Looked at a lot of overpriced Godzilla merchandise. Didn't buy any of it. Didn't really do any panels. Just looked at original art which is now so fantastically expensive that I can barely afford to do even that anymore. Oh, I did make one big find, that being a copy of Ron Cobb's COLOR VISION from 1980 or 1981, from the Stuart Ng booth. Cobb, if you don't know, was a cartoonist and designer (having done design work on movies like DUNE, ALIEN and STAR WARS, among many others) and I've been snapping up books of his work when I can find them. This has been on the list for awhile. Easily the most expensive thing I laid money down for (though I did think about the $2000 radio control Godzilla toy. Okay, not really. But still, I bet it's really cool.) Grabbed a few other oddities as well.

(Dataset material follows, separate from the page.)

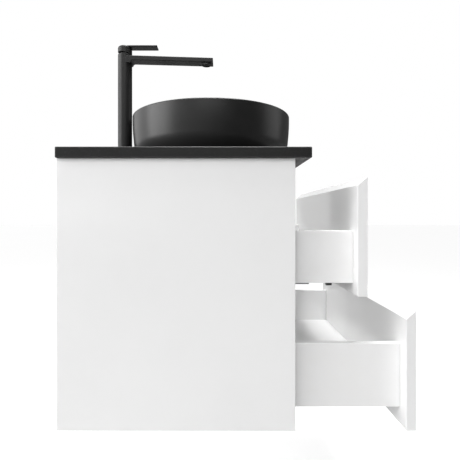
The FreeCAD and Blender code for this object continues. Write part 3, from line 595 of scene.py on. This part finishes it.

Those'll be catalogued in a future post.
Judging the quality of the show? Hard to do. These things have changed a fair bit since I started going to them. That said, they're still worth the time and effort, but a lot of that is seeing the people face to face. Well that and rummaging through grubby dollar bins for oddities that'll never get collected ever in anyone's lifetime.
There's other stuff that happened at the show that I can't really talk about now. (Cagey!) But I hope to have an update in the near future.
Left the para-paradise of Anaheim for a sunset drive back to the very familiar hunting grounds of Costa Mesa, where I lived for awhile after regularly haunting it as a kid since my dad worked at the LA TIMES there. It was easy to slip into a frame of mind where things were back then, the light, the atmosphere, cruising steadily over highways that I'd driven a thousand times before. Dinner with longtime friends and crashing out early because that's how I roll. Admit it, you're envious.